Les pays développés ne montrent pas l’exemple

Mais les pays développés peuvent-ils exiger des efforts de la part des pays en développement alors qu’eux-mêmes font preuve d’un laxisme stupéfiant? En Australie, le gouvernement conservateur de Tony Abbott revient sur les objectifs définis précédemment en matière d’énergie renouvelables. Sous la pression des entreprises, il veut faire tout ce qui possible pour éviter une hausse des prix de l’électricité: l’Australie doit être une «superpuissance de l’énergie abordable» et le recours aux énergies renouvelables doit être «raisonnable». On voit tout de suite ce que cela signifie.

Quant au Japon, sa politique énergétique a été profondément remise en cause par la catastrophe de Fukushima, alors que le gouvernement de Shinzo Abe tente de relancer l’activité économique. Le 15 novembre, de nouveaux objectifs ont été annoncés concernant les émissions de dioxyde de carbone: renonçant à une baisse de 25% en 2020 par rapport au niveau enregistré en 1990, le gouvernement se contentera d’une hausse limitée à 3%.

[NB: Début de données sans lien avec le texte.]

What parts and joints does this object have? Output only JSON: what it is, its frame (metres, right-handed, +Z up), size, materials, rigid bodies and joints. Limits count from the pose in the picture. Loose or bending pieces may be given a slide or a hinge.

L’Association mondiale du charbon peut se flatter, sur son site Internet, d’être à l’origine de 41% de l’électricité produite dans le monde et prédire que le charbon sera le socle sur lequel on bâtira l’accès à l’énergie pour les 1,3 milliard de personnes qui en sont encore privées. Ce sera sûrement le cas, et pas forcément avec les technologies les moins nocives.

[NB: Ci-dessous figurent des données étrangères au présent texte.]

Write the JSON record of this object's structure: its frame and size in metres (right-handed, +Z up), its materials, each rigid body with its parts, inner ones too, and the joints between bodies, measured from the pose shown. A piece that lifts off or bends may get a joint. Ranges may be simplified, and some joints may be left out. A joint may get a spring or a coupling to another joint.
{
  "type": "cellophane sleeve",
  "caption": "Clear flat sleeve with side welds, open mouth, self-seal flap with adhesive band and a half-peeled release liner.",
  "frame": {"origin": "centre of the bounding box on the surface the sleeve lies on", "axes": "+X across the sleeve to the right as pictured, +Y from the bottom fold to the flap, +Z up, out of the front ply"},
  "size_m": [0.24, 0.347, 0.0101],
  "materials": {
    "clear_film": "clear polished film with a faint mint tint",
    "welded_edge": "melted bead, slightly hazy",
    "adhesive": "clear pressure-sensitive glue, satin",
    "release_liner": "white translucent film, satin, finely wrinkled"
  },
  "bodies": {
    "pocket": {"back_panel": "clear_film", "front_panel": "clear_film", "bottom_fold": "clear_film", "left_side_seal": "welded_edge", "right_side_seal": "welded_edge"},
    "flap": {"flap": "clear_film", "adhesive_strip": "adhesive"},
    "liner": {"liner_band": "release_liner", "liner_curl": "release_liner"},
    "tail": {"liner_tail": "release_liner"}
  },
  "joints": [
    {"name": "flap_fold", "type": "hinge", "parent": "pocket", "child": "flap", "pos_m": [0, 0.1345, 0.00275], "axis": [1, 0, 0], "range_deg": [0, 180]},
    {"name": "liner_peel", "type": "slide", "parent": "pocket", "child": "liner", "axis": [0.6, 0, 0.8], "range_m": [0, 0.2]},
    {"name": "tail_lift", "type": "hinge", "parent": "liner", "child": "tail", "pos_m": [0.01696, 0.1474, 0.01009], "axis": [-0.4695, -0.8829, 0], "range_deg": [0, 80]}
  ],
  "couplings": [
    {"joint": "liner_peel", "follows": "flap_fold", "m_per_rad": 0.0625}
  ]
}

On souhaite bonne chance à ceux qui préparent la conférence de l’ONU sur le climat qui doit se tenir en 2015 à Paris. Entre la recherche universelle de la croissance à tout prix et la culture très largement partagée du bénéfice sans souci du long terme, la petite voix des lanceurs d’alerte au changement climatique va avoir bien du mal à se faire entendre.